**Stated problem:** Set down all of the data exactly as it appears.

**Stored data:**
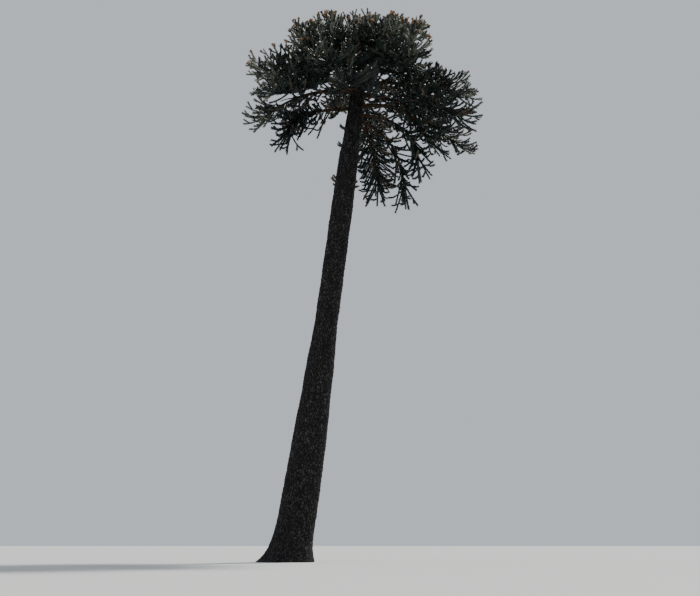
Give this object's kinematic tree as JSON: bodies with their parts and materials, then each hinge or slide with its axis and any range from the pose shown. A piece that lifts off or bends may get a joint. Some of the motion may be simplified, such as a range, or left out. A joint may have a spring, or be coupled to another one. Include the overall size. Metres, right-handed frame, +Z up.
{
  "type": "monkey puzzle tree",
  "caption": "Tall evergreen conifer: leaning bare trunk with a root flare, and a domed umbrella crown of drooping boughs with rope-like leafy shoots, fixed to level ground.",
  "frame": {"origin": "middle of the flat cut under the trunk, at ground level", "axes": "+Z up along the tree's height, +X towards the side that the trunk leans to"},
  "size_m": [9.5369, 9.6535, 21.2394],
  "materials": {
    "bark": "rough",
    "limb": "rough",
    "foliage": "satin"
  },
  "bodies": {
    "root": {"trunk": "bark", "bough_leader_1": "limb", "bough_leader_2": "limb", "bough_leader_3": "limb", "bough_dome_1": "limb", "bough_dome_2": "limb", "bough_dome_3": "limb", "bough_dome_4": "limb", "bough_dome_5": "limb", "bough_dome_6": "limb", "bough_dome_7": "limb", "bough_shoulder_1": "limb", "bough_shoulder_2": "limb", "bough_shoulder_3": "limb", "bough_shoulder_4": "limb", "bough_shoulder_5": "limb", "bough_shoulder_6": "limb", "bough_shoulder_7": "limb", "bough_skirt_1": "limb", "bough_skirt_2": "limb", "bough_skirt_3": "limb", "bough_skirt_4": "limb", "bough_skirt_5": "limb", "bough_skirt_6": "limb", "bough_hem_1": "limb", "bough_hem_2": "limb", "bough_hem_3": "limb", "bough_weeping_1": "limb", "bough_weeping_2": "limb", "bough_weeping_3": "limb", "foliage_leader_1": "foliage", "foliage_leader_2": "foliage", "foliage_leader_3": "foliage", "foliage_dome_1": "foliage", "foliage_dome_2": "foliage", "foliage_dome_3": "foliage", "foliage_dome_4": "foliage", "foliage_dome_5": "foliage", "foliage_dome_6": "foliage", "foliage_dome_7": "foliage", "foliage_shoulder_1": "foliage", "foliage_shoulder_2": "foliage", "foliage_shoulder_3": "foliage", "foliage_shoulder_4": "foliage", "foliage_shoulder_5": "foliage", "foliage_shoulder_6": "foliage", "foliage_shoulder_7": "foliage", "foliage_skirt_1": "foliage", "foliage_skirt_2": "foliage", "foliage_skirt_3": "foliage", "foliage_skirt_4": "foliage", "foliage_skirt_5": "foliage", "foliage_skirt_6": "foliage", "foliage_hem_1": "foliage", "foliage_hem_2": "foliage", "foliage_hem_3": "foliage", "foliage_weeping_1": "foliage", "foliage_weeping_2": "foliage", "foliage_weeping_3": "foliage", "foliage_tip": "foliage"}
  },
  "joints": []
}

**The response:**
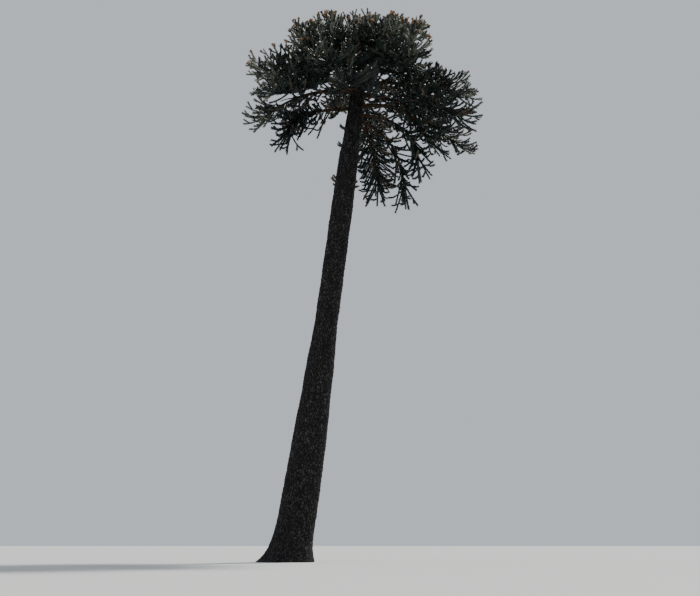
Give this object's kinematic tree as JSON: bodies with their parts and materials, then each hinge or slide with its axis and any range from the pose shown. A piece that lifts off or bends may get a joint. Some of the motion may be simplified, such as a range, or left out. A joint may have a spring, or be coupled to another one. Include the overall size. Metres, right-handed frame, +Z up.
{
  "type": "monkey puzzle tree",
  "caption": "Tall evergreen conifer: leaning bare trunk with a root flare, and a domed umbrella crown of drooping boughs with rope-like leafy shoots, fixed to level ground.",
  "frame": {"origin": "middle of the flat cut under the trunk, at ground level", "axes": "+Z up along the tree's height, +X towards the side that the trunk leans to"},
  "size_m": [9.5369, 9.6535, 21.2394],
  "materials": {
    "bark": "rough",
    "limb": "rough",
    "foliage": "satin"
  },
  "bodies": {
    "root": {"trunk": "bark", "bough_leader_1": "limb", "bough_leader_2": "limb", "bough_leader_3": "limb", "bough_dome_1": "limb", "bough_dome_2": "limb", "bough_dome_3": "limb", "bough_dome_4": "limb", "bough_dome_5": "limb", "bough_dome_6": "limb", "bough_dome_7": "limb", "bough_shoulder_1": "limb", "bough_shoulder_2": "limb", "bough_shoulder_3": "limb", "bough_shoulder_4": "limb", "bough_shoulder_5": "limb", "bough_shoulder_6": "limb", "bough_shoulder_7": "limb", "bough_skirt_1": "limb", "bough_skirt_2": "limb", "bough_skirt_3": "limb", "bough_skirt_4": "limb", "bough_skirt_5": "limb", "bough_skirt_6": "limb", "bough_hem_1": "limb", "bough_hem_2": "limb", "bough_hem_3": "limb", "bough_weeping_1": "limb", "bough_weeping_2": "limb", "bough_weeping_3": "limb", "foliage_leader_1": "foliage", "foliage_leader_2": "foliage", "foliage_leader_3": "foliage", "foliage_dome_1": "foliage", "foliage_dome_2": "foliage", "foliage_dome_3": "foliage", "foliage_dome_4": "foliage", "foliage_dome_5": "foliage", "foliage_dome_6": "foliage", "foliage_dome_7": "foliage", "foliage_shoulder_1": "foliage", "foliage_shoulder_2": "foliage", "foliage_shoulder_3": "foliage", "foliage_shoulder_4": "foliage", "foliage_shoulder_5": "foliage", "foliage_shoulder_6": "foliage", "foliage_shoulder_7": "foliage", "foliage_skirt_1": "foliage", "foliage_skirt_2": "foliage", "foliage_skirt_3": "foliage", "foliage_skirt_4": "foliage", "foliage_skirt_5": "foliage", "foliage_skirt_6": "foliage", "foliage_hem_1": "foliage", "foliage_hem_2": "foliage", "foliage_hem_3": "foliage", "foliage_weeping_1": "foliage", "foliage_weeping_2": "foliage", "foliage_weeping_3": "foliage", "foliage_tip": "foliage"}
  },
  "joints": []
}